Consulting Agreement

 

During 2011, the Company, through Bimini Advisors, entered into an agreement with a consultant pursuant to which the consultant will continue to advise the Company with respect to financing alternatives, banking relationships and external asset management arrangements in connection with the formation, capitalization and operation of Orchid. Bimini Advisors paid the consultant a $60,000 retainer in 2011. In addition, if Orchid raises at least $50 million in equity investments by June 30, 2012, Bimini Advisors will pay the consultant 50% of any asset management fees that Bimini Advisors receives from Orchid during the twelve months following the date on which Orchid has received the equity investments.

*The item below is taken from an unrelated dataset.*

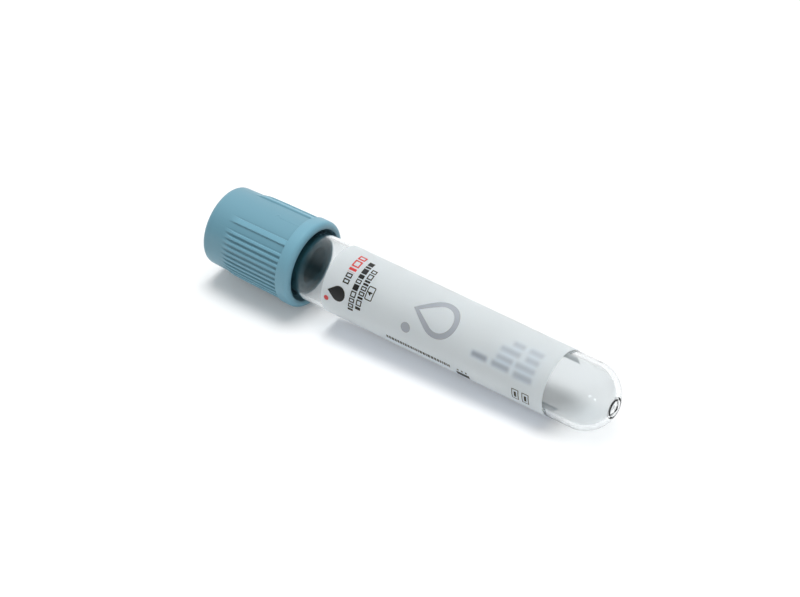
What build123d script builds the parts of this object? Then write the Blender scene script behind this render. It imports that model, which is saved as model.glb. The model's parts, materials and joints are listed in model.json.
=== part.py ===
"""Capped blood collection tube, lying on its side.

A clear round-bottomed tube with a wrapped label, closed by a ribbed cap that
carries a rubber stopper. Stations are measured along the tube's own axis, from
the rim of its mouth (0) towards the round end (+). Millimetres, +Z up, with the
resting surface at Z = 0 and the origin under the middle of the whole object.
"""

import os
from math import asin, atan2, cos, degrees, hypot, sin

from build123d import *

# ---------------------------------------------------------------- tube
tube_length = 75.0  # rim to tip
tube_radius = 6.5  # outside, at the round end
tube_wall = 1.0
mouth_draft = 0.05  # the barrel is this much wider, on radius, at its mouth
rim_round = 0.3
foot_length = 4.5  # truly cylindrical stretch next to the round end
gate_ring_radius = 1.85  # groove that the mould leaves round its gate, on the tip
gate_ring_width = 0.45
gate_ring_depth = 0.3
gate_dimple_radius = 0.6
gate_dimple_depth = 0.2

# ---------------------------------------------------------------- label
label_start = 14.2
label_foot_margin = 0.5  # from the label's end to the foot
label_thickness = 0.08
label_glue = 0.01
label_window = 110.0  # degrees left bare between the label's two long edges
label_window_at = 226.5  # its middle, in degrees from the top round to the front

# ---------------------------------------------------------------- cap
cap_length = 20.95
skirt_overlap = 7.75  # how far the skirt reaches past the tube's rim
skirt_clearance = 0.65  # radial, round the tube's mouth
skirt_end_wall = 0.52  # the skirt's wall over its bore, at the closed end
skirt_waist_wall = 0.82  # where the side turns from its steep taper to a slight one
skirt_neck_wall = 0.92  # and between the ribs at the collar
cap_waist = 10.05  # from the closed end to the waist
cap_waist_round = 60.0
cap_end_round = 1.1
collar_wall = 1.45
collar_width = 2.9
collar_step_round = 0.2
collar_mouth_round = 1.0
collar_inner_round = 0.3
top_wall = 1.5
top_rim_width = 2.32  # flat and rounded edge round the recess of the closed end
top_recess_depth = 0.6
socket_wall = 1.72  # round the socket that takes the stopper's head
bead_height = 0.35  # ring inside the skirt that retains the stopper's flange
bead_start = 0.25
bead_width = 0.8
bead_round = 0.2
cap_seam = -46.45  # where its turned faces join, in degrees from the top: clear of the ground

# ---------------------------------------------------------------- ribs of the cap
panel_turn = 5.75  # middle of the first smooth panel, in degrees from the top
rib_margin = 4.45  # plain length between the closed end and the ribs
rib_fade = 2.4  # length over which a rib sinks into the side
rib_height = 0.27
rib_seat = 0.35  # how deep a rib is rooted in the wall
rib_crest_round = 0.11
fine_rib_count = 12
fine_rib_pitch = 7.6  # degrees
fine_rib_root = 0.82
fine_rib_crest = 0.34
bold_rib_turn = 30.75  # degrees, from the panel's middle
bold_rib_root = 1.4
bold_rib_crest = 0.9

# ---------------------------------------------------------------- stopper
plug_length = 8.45
plug_clearance = 0.07  # running clearance in the tube's bore
plug_end_round = 0.7
plug_wall = 2.07  # round the hollow in the plug's free end
flange_clearance = 0.2  # radial, in the skirt's bore
flange_thickness = 2.4
flange_gap = 0.05  # between the flange and the tube's rim
head_clearance = 0.02
head_round = 0.3
well_depth = 2.6
well_mouth_round = 0.5
well_round = 1.2

# ---------------------------------------------------------------- derived stations
dome_centre = tube_length - tube_radius
foot_start = dome_centre - foot_length
label_end = foot_start - label_foot_margin
collar_mouth = skirt_overlap
collar_step = collar_mouth - collar_width
cap_top = collar_mouth - cap_length
waist = cap_top + cap_waist
recess_floor = cap_top + top_recess_depth
socket_top = recess_floor + top_wall
flange_top = -flange_gap - flange_thickness
fade_start = cap_top + rib_margin
rib_start = fade_start + rib_fade

# ---------------------------------------------------------------- derived radii
bore_radius = tube_radius - tube_wall
skirt_bore_radius = tube_radius + mouth_draft + skirt_clearance
cap_end_radius = skirt_bore_radius + skirt_end_wall
cap_waist_radius = skirt_bore_radius + skirt_waist_wall
cap_neck_radius = skirt_bore_radius + skirt_neck_wall
collar_radius = skirt_bore_radius + collar_wall
bead_radius = skirt_bore_radius - bead_height
top_recess_radius = cap_end_radius - top_rim_width
socket_radius = cap_end_radius - socket_wall
head_radius = socket_radius - head_clearance
flange_radius = skirt_bore_radius - flange_clearance


def barrel_growth(station):
    """How much the drafted barrel has grown on radius at a station."""
    return mouth_draft * (1 - station / foot_start)


def side_radius(station):
    """Outside radius of the cap's plain side, back from its waist."""
    share = (station - cap_top) / (waist - cap_top)
    return cap_end_radius + share * (cap_waist_radius - cap_end_radius)


plug_radius = bore_radius + barrel_growth(plug_length) - plug_clearance
well_radius = plug_radius - plug_wall

# ---------------------------------------------------------------- how it lies
# The collar's rounded edge and the round end both touch the ground, so the axis
# tips down towards the round end. Equal heights of the two contacts give
# reach * sin(tip) - drop * cos(tip) = rise.
contact = collar_mouth - collar_mouth_round
reach = dome_centre - contact
drop = collar_radius - collar_mouth_round
rise = collar_mouth_round - tube_radius
tip = atan2(drop, reach) + asin(rise / hypot(reach, drop))
mouth_height = tube_radius + dome_centre * sin(tip)
cap_reach = (cap_top + cap_end_round) * cos(tip) - cap_end_round
cap_reach -= (cap_end_radius - cap_end_round) * sin(tip)
dome_reach = dome_centre * cos(tip) + tube_radius
mouth_x = -(cap_reach + dome_reach) / 2

# On every plane along the tube local X runs from its mouth. Local Y points up on
# the side plane.
side = Plane(
    origin=(mouth_x, 0, mouth_height), x_dir=(cos(tip), 0, -sin(tip)), z_dir=(0, -1, 0)
)
tube_axis = Axis(side.origin, side.x_dir)


def turned(angle):
    """The side plane turned about the tube's axis, from the top round to the front."""
    return Plane(
        origin=side.origin, x_dir=side.x_dir, z_dir=side.z_dir.rotate(tube_axis, angle)
    )


def across(station):
    """Plane square to the tube at a station, with its X up and its Y to the front."""
    centre = side.from_local_coords((station, 0, 0))
    return Plane(origin=centre, x_dir=side.y_dir, z_dir=side.x_dir)


# ================================================================ tube
# One clear moulding: a drafted barrel, a cylindrical foot and a hemispherical
# end, with the bore one wall inside.
with BuildPart() as tube:
    with BuildSketch(side):
        with BuildLine():
            FilletPolyline(
                (foot_start, tube_radius),
                (0, tube_radius + mouth_draft),
                (0, bore_radius + mouth_draft),
                (foot_start, bore_radius),
                radius=rim_round,
            )
            Line((foot_start, tube_radius), (dome_centre, tube_radius))
            RadiusArc((dome_centre, tube_radius), (tube_length, 0), tube_radius)
            Line((tube_length, 0), (tube_length - tube_wall, 0))
            RadiusArc((tube_length - tube_wall, 0), (dome_centre, bore_radius), -bore_radius)
            Line((dome_centre, bore_radius), (foot_start, bore_radius))
        make_face()
    revolve(axis=tube_axis)
    # the groove and the dimple that the mould's gate leaves on the tip
    groove_station = dome_centre + (tube_radius**2 - gate_ring_radius**2) ** 0.5
    with BuildSketch(side):
        with Locations((groove_station, gate_ring_radius)):
            Rectangle(2 * gate_ring_depth, gate_ring_width)
    revolve(axis=tube_axis, mode=Mode.SUBTRACT)
    with BuildSketch(across(tube_length)):
        Circle(gate_dimple_radius)
    extrude(amount=-gate_dimple_depth, mode=Mode.SUBTRACT)

tube.part.label = "tube"

# ================================================================ label
# A film label glued round the barrel, with a bare strip between its long edges.
label_back_start = tube_radius + barrel_growth(label_start) + label_glue
label_back_end = tube_radius + barrel_growth(label_end) + label_glue

with BuildPart() as label:
    with BuildSketch(turned(label_window_at + label_window / 2)):
        with BuildLine():
            Polyline(
                (label_start, label_back_start),
                (label_start, label_back_start + label_thickness),
                (label_end, label_back_end + label_thickness),
                (label_end, label_back_end),
                close=True,
            )
        make_face()
    revolve(axis=tube_axis, revolution_arc=360 - label_window)

label.part.label = "label"

# ================================================================ ribs of the cap
# The grip is the same on the front and the back: a smooth panel between two bold
# ribs, then a field of fine ribs. All are straight bars, trimmed together to a
# crest line that sinks into the cap's side towards the closed end.
rib_foot = cap_neck_radius - rib_seat
rib_top = cap_neck_radius + rib_height


def rib_section(root_width, crest_width):
    """Section of one rib, standing out along X from the tube's axis."""
    with BuildSketch() as section:
        with BuildLine():
            FilletPolyline(
                (rib_foot, -root_width / 2),
                (cap_neck_radius, -root_width / 2),
                (rib_top, -crest_width / 2),
                (rib_top, crest_width / 2),
                (cap_neck_radius, root_width / 2),
                (rib_foot, root_width / 2),
                radius=[0, rib_crest_round, rib_crest_round, 0],
            )
            Line((rib_foot, root_width / 2), (rib_foot, -root_width / 2))
        make_face()
    return section.sketch


fine_rib = rib_section(fine_rib_root, fine_rib_crest)
bold_rib = rib_section(bold_rib_root, bold_rib_crest)
fine_rib_span = (fine_rib_count - 1) * fine_rib_pitch

with BuildPart() as ribs:
    with BuildSketch(across(fade_start)):
        for panel in (panel_turn, panel_turn + 180):
            with PolarLocations(
                0,
                fine_rib_count,
                start_angle=panel + 90 - fine_rib_span / 2,
                angular_range=fine_rib_span,
                endpoint=True,
            ):
                add(fine_rib)
            with PolarLocations(
                0,
                2,
                start_angle=panel - bold_rib_turn,
                angular_range=2 * bold_rib_turn,
                endpoint=True,
            ):
                add(bold_rib)
    extrude(amount=collar_step - fade_start)
    with BuildSketch(side):
        with BuildLine():
            Polyline(
                (fade_start, rib_foot - rib_seat),
                (collar_step, rib_foot - rib_seat),
                (collar_step, rib_top),
                (waist, cap_waist_radius + rib_height),
                (rib_start, side_radius(rib_start) + rib_height),
                (fade_start, side_radius(fade_start) - rib_seat / 4),
                close=True,
            )
        make_face()
    revolve(axis=tube_axis, mode=Mode.INTERSECT)

# ================================================================ cap
# One opaque moulding: a ribbed skirt with a plain collar at its mouth, a recessed
# closed end, a socket for the stopper's head and a bead that holds its flange.
with BuildPart() as cap:
    with BuildSketch(turned(cap_seam)):
        with BuildLine():
            FilletPolyline(
                (recess_floor, 0),
                (recess_floor, top_recess_radius),
                (cap_top, top_recess_radius),
                (cap_top, cap_end_radius),
                (waist, cap_waist_radius),
                (collar_step, cap_neck_radius),
                (collar_step, collar_radius),
                (collar_mouth, collar_radius),
                (collar_mouth, skirt_bore_radius),
                (bead_start + bead_width, skirt_bore_radius),
                (bead_start + bead_width / 2, bead_radius),
                (bead_start, skirt_bore_radius),
                (flange_top, skirt_bore_radius),
                (flange_top, socket_radius),
                (socket_top, socket_radius),
                (socket_top, 0),
                radius=[
                    top_recess_depth / 2,
                    top_recess_depth / 3,
                    cap_end_round,
                    cap_waist_round,
                    0,
                    collar_step_round,
                    collar_mouth_round,
                    collar_inner_round,
                    0,
                    bead_round,
                    0,
                    0,
                    0,
                    0,
                ],
            )
            Line((socket_top, 0), (recess_floor, 0))
        make_face()
    revolve(axis=tube_axis)
    add(ribs.part)

cap.part.label = "cap"

# ================================================================ stopper
# Soft rubber: a head that fills the cap's socket, a flange over the tube's rim
# and a plug in its bore, hollowed from the free end.
with BuildPart() as stopper:
    with BuildSketch(side):
        with BuildLine():
            FilletPolyline(
                (socket_top, 0),
                (socket_top, head_radius),
                (flange_top, head_radius),
                (flange_top, flange_radius),
                (-flange_gap, flange_radius),
                (-flange_gap, plug_radius),
                (plug_length, plug_radius),
                (plug_length, well_radius),
                (plug_length - well_depth, well_radius),
                (plug_length - well_depth, 0),
                radius=[
                    head_round,
                    0,
                    head_round,
                    head_round,
                    0,
                    plug_end_round,
                    well_mouth_round,
                    well_round,
                ],
            )
            Line((plug_length - well_depth, 0), (socket_top, 0))
        make_face()
    revolve(axis=tube_axis)

stopper.part.label = "stopper"

# ================================================================ files
os.makedirs("parts", exist_ok=True)
export_step(tube.part, "parts/tube.step")
export_step(label.part, "parts/label.step")
export_step(cap.part, "parts/cap.step")
export_step(stopper.part, "parts/stopper.step")

print(f"axis tips {degrees(tip):.4f} degrees; mouth at {mouth_x:.4f}, {mouth_height:.4f}")
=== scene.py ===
import json
import math
import random

import bmesh
import bpy
from mathutils import Matrix, Vector


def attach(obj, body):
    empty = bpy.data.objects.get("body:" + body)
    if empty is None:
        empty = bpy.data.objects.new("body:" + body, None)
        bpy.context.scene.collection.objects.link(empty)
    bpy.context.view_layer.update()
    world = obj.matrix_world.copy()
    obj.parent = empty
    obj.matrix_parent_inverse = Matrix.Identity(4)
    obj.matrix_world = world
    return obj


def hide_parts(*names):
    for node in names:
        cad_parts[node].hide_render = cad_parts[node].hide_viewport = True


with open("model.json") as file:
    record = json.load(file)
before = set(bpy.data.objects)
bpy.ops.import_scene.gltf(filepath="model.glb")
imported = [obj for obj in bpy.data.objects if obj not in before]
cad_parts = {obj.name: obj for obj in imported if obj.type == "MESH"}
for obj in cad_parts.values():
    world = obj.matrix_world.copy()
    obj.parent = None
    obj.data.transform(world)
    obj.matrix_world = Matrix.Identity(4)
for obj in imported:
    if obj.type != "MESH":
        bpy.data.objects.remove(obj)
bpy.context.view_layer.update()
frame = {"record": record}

# ================================================================ tube
# A clear moulded tube with a round end and a slight draft. Everything else is turned
# about its axis: stations run along it in millimetres, from its rim to its round end.
mm = 0.001
tube_length = 75.0
tube_radius = 6.5
tube_wall = 1.0
mouth_draft = 0.05
rim_round = 0.3
dome_centre = tube_length - tube_radius
foot_length = 4.5
foot_start = dome_centre - foot_length
bore_radius = tube_radius - tube_wall

foot = next(mount for mount in frame["record"]["mounts"] if mount["name"] == "round_end")
foot_middle = (foot_start + dome_centre) / 2
axis = Vector(foot["axis"]).normalized()
back = Vector((0, 1, 0))
mouth = Vector(foot["pos_m"]) - axis * foot_middle * mm
turn_to_lie = Matrix((axis, back, axis.cross(back))).transposed().to_4x4()
lie = Matrix.Translation(mouth) @ turn_to_lie @ Matrix.Scale(mm, 4)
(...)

If Orchid raises at least $50 million in equity investments by June 30, 2012, then the minimum amount to be paid to the consultant under management fee sharing arrangement will be $487,500 and the maximum will be $1.2 million.

 

On February 6, 2012, the consulting agreement was amended. Under the terms of the amended agreement, Bimini Advisors will pay the consultant an additional $60,000 retainer fee, retroactive to January 2012. The additional fee is payable in six equal installments of $10,000 through June of 2012. Further, under the amended terms, if equity capital is raised before June 30, 2012, the retainer paid to the consultant will only be paid up to and including the month the new equity capital is raised, and will be gradually phased out to the extent new equity raised exceeds certain thresholds starting at $125 million. The amended agreement also provides that the obligation to pay the consultant 50% of any asset management fees that Bimini Advisors receives from Orchid following the date on which Orchid has received equity investments of at least $50 million has been extended from June 30, 2012 to December 31, 2012. There is no longer an explicit minimum amount payable under the management fee sharing arrangement, but the maximum of $1.2 million was retained.